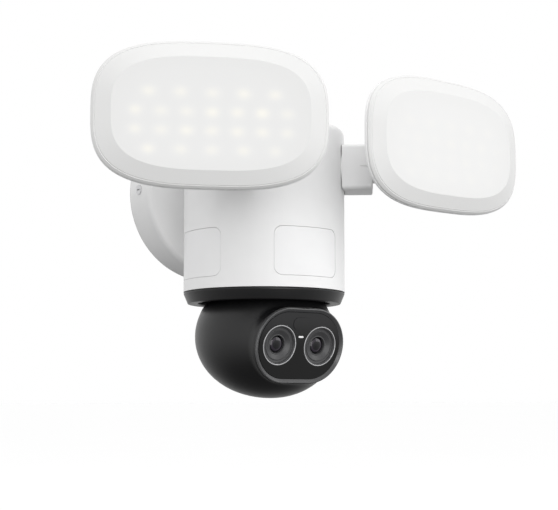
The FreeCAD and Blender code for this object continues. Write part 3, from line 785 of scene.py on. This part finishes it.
# ---- camera ball ----
@dataclass
class CameraBall:
    """The black ball, made about its tilt axis with its face to -Y, then leaned and turned to its pose."""

    centre: Vector
    pan: float
    tilt: float = 12.0
    radius: float = 45.4 * MM
    rise: float = 46.0 * MM
    drop: float = 37.8 * MM
    rise_power: float = 1.82
    drop_power: float = 2.1
    face_plane: float = 36.0 * MM
    half_width: float = 34.0 * MM
    end_radius: float = 23.6 * MM
    face_raise: float = 1.5 * MM
    seam: float = 30.0 * MM
    wall: float = 2.5 * MM
    lens_offset: float = 15.75 * MM
    ring_radius: float = 12.5 * MM

    def place(self, piece: Piece) -> Piece:
        """Leans and turns a piece into the stored pose."""
        turn = Matrix.Rotation(self.pan, 4, "Z") @ Matrix.Rotation(math.radians(self.tilt), 4, "X")
        piece.matrix_world = Matrix.Translation(self.centre) @ turn
        return piece

    def reach(self, direction: Vector, inset: float) -> float:
        """How far the ball's skin is from its centre in a direction."""
        flat = math.hypot(direction.x, direction.y)
        upper = direction.z > 0
        tall, power = (self.rise, self.rise_power) if upper else (self.drop, self.drop_power)
        across = (flat / (self.radius - inset)) ** power
        upright = (abs(direction.z) / (tall - inset)) ** power
        return (across + upright) ** (-1 / power)

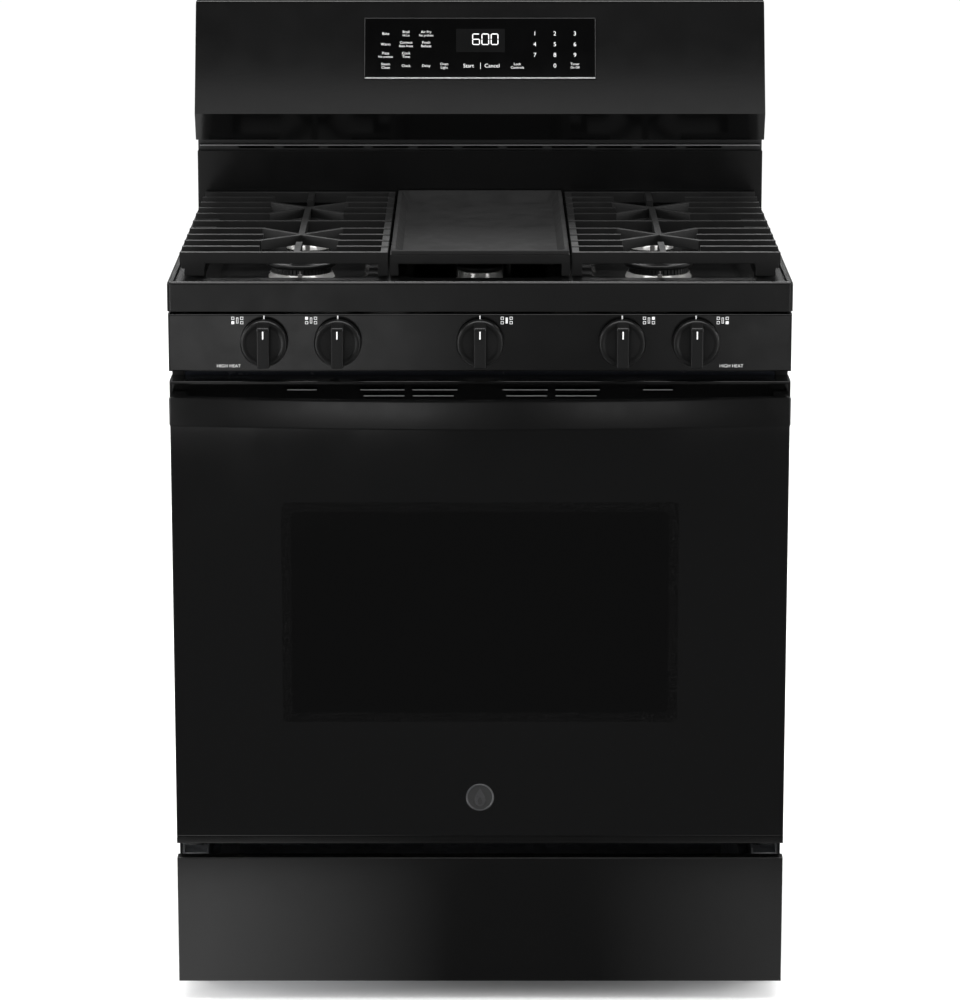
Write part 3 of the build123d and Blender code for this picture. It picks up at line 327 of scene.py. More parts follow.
def bare_metal(name, colour, rough, stretch=(1, 1, 1), scale=90.0, depth=0.00001, satin=0.0):
    """Bare metal with fine grain; satin is the part of it that scatters light like paint."""
    look = Look(name)
    grain = look.noise(scale, 4.0, 0.7, look.stretched(stretch))
    cloud = look.noise(14.0, 3.0)
    darker = tuple(c * 0.82 for c in colour)
    look.to("Base Color", look.blend(cloud, darker, colour))
    look.to("Roughness", look.ramp(grain, rough * 0.75, rough * 1.3))
    look.set(Metallic=1.0 - satin)
    look.bump(grain, depth)
    return look.material


def galvanised_sheet(name):
    """Zinc-coated sheet with its spangle."""
    look = Look(name)
    spangle = look.cells(95.0, output="Color")
    split = look.nodes.new("ShaderNodeSeparateColor")
    look.links.new(spangle, split.inputs[0])
    look.to("Base Color", look.blend(split.outputs[0], (0.42, 0.43, 0.45), (0.56, 0.57, 0.58)))
    look.to("Roughness", look.ramp(split.outputs[1], 0.34, 0.5, 0.0, 1.0))
    look.set(Metallic=1.0)
    look.bump(look.noise(240.0, 3.0), 0.00002)
    return look.material


def woven_braid(name, first, second):
    """Plaited fibre: two crossing sets of strands."""
    look = Look(name)
    waves = []
    for turn in (0.7, -0.7):
        mapping = look.nodes.new("ShaderNodeMapping")
        mapping.inputs["Rotation"].default_value = (0, turn, 0)
        look.links.new(look.place, mapping.inputs[0])
        wave = look.nodes.new("ShaderNodeTexWave")
        wave.inputs["Scale"].default_value = 150.0
        wave.inputs["Distortion"].default_value = 1.2
        look.links.new(mapping.outputs[0], wave.inputs["Vector"])
        waves.append(wave.outputs["Fac"])
    plait = look.calc("MULTIPLY", *waves)
    look.to("Base Color", look.blend(plait, first, second))
    look.set(Roughness=0.85, Sheen_Weight=0.3)
    look.bump(plait, 0.0006)
    return look.material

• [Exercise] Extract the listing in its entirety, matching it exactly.

• [Written answer]
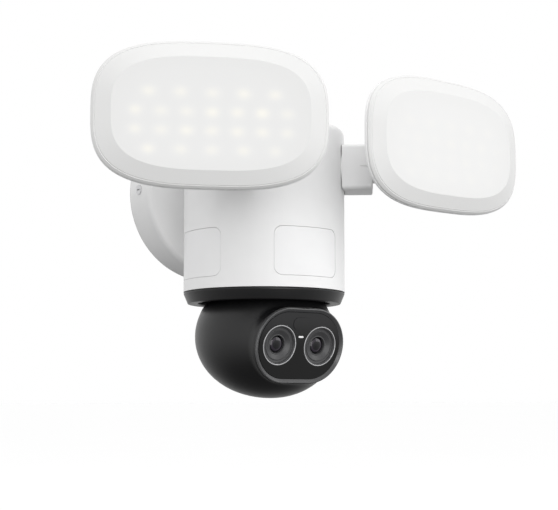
The FreeCAD and Blender code for this object continues. Write part 3, from line 785 of scene.py on. This part finishes it.
# ---- camera ball ----
@dataclass
class CameraBall:
    """The black ball, made about its tilt axis with its face to -Y, then leaned and turned to its pose."""

    centre: Vector
    pan: float
    tilt: float = 12.0
    radius: float = 45.4 * MM
    rise: float = 46.0 * MM
    drop: float = 37.8 * MM
    rise_power: float = 1.82
    drop_power: float = 2.1
    face_plane: float = 36.0 * MM
    half_width: float = 34.0 * MM
    end_radius: float = 23.6 * MM
    face_raise: float = 1.5 * MM
    seam: float = 30.0 * MM
    wall: float = 2.5 * MM
    lens_offset: float = 15.75 * MM
    ring_radius: float = 12.5 * MM

    def place(self, piece: Piece) -> Piece:
        """Leans and turns a piece into the stored pose."""
        turn = Matrix.Rotation(self.pan, 4, "Z") @ Matrix.Rotation(math.radians(self.tilt), 4, "X")
        piece.matrix_world = Matrix.Translation(self.centre) @ turn
        return piece

    def reach(self, direction: Vector, inset: float) -> float:
        """How far the ball's skin is from its centre in a direction."""
        flat = math.hypot(direction.x, direction.y)
        upper = direction.z > 0
        tall, power = (self.rise, self.rise_power) if upper else (self.drop, self.drop_power)
        across = (flat / (self.radius - inset)) ** power
        upright = (abs(direction.z) / (tall - inset)) ** power
        return (across + upright) ** (-1 / power)

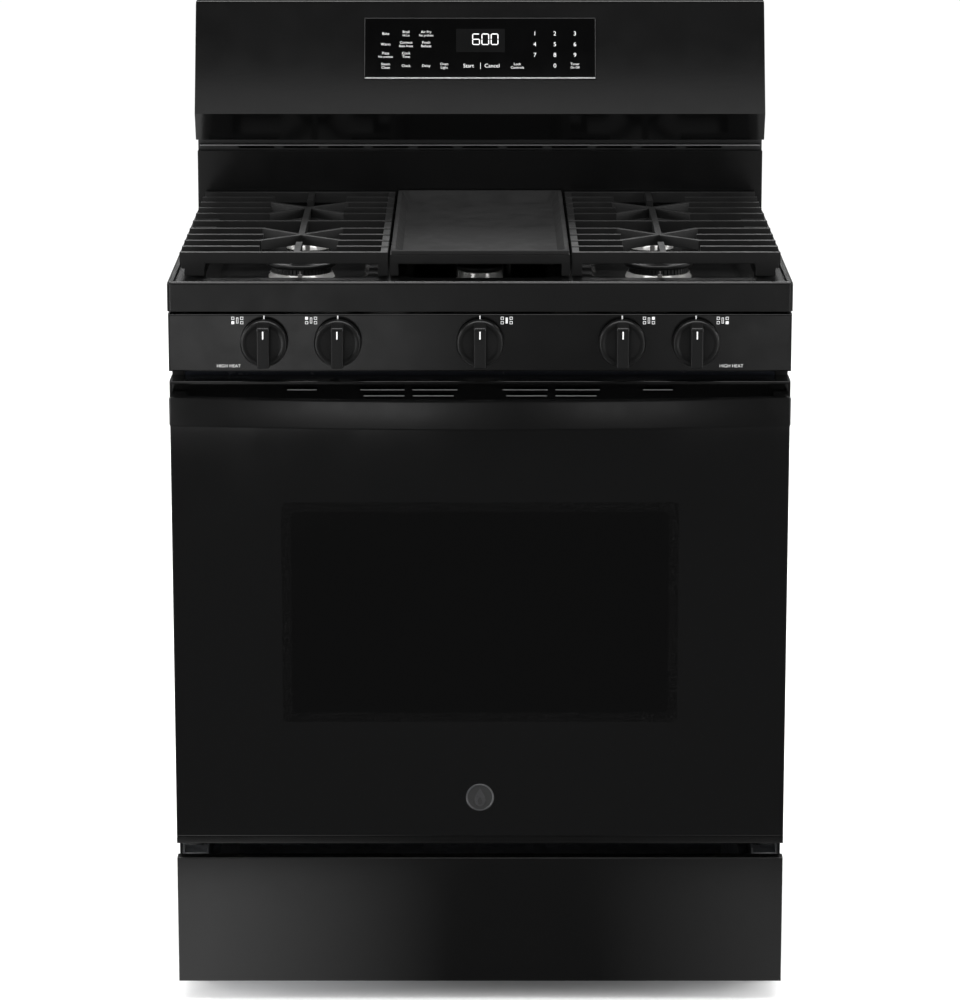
Write part 3 of the build123d and Blender code for this picture. It picks up at line 327 of scene.py. More parts follow.
def bare_metal(name, colour, rough, stretch=(1, 1, 1), scale=90.0, depth=0.00001, satin=0.0):
    """Bare metal with fine grain; satin is the part of it that scatters light like paint."""
    look = Look(name)
    grain = look.noise(scale, 4.0, 0.7, look.stretched(stretch))
    cloud = look.noise(14.0, 3.0)
    darker = tuple(c * 0.82 for c in colour)
    look.to("Base Color", look.blend(cloud, darker, colour))
    look.to("Roughness", look.ramp(grain, rough * 0.75, rough * 1.3))
    look.set(Metallic=1.0 - satin)
    look.bump(grain, depth)
    return look.material


def galvanised_sheet(name):
    """Zinc-coated sheet with its spangle."""
    look = Look(name)
    spangle = look.cells(95.0, output="Color")
    split = look.nodes.new("ShaderNodeSeparateColor")
    look.links.new(spangle, split.inputs[0])
    look.to("Base Color", look.blend(split.outputs[0], (0.42, 0.43, 0.45), (0.56, 0.57, 0.58)))
    look.to("Roughness", look.ramp(split.outputs[1], 0.34, 0.5, 0.0, 1.0))
    look.set(Metallic=1.0)
    look.bump(look.noise(240.0, 3.0), 0.00002)
    return look.material


def woven_braid(name, first, second):
    """Plaited fibre: two crossing sets of strands."""
    look = Look(name)
    waves = []
    for turn in (0.7, -0.7):
        mapping = look.nodes.new("ShaderNodeMapping")
        mapping.inputs["Rotation"].default_value = (0, turn, 0)
        look.links.new(look.place, mapping.inputs[0])
        wave = look.nodes.new("ShaderNodeTexWave")
        wave.inputs["Scale"].default_value = 150.0
        wave.inputs["Distortion"].default_value = 1.2
        look.links.new(mapping.outputs[0], wave.inputs["Vector"])
        waves.append(wave.outputs["Fac"])
    plait = look.calc("MULTIPLY", *waves)
    look.to("Base Color", look.blend(plait, first, second))
    look.set(Roughness=0.85, Sheen_Weight=0.3)
    look.bump(plait, 0.0006)
    return look.material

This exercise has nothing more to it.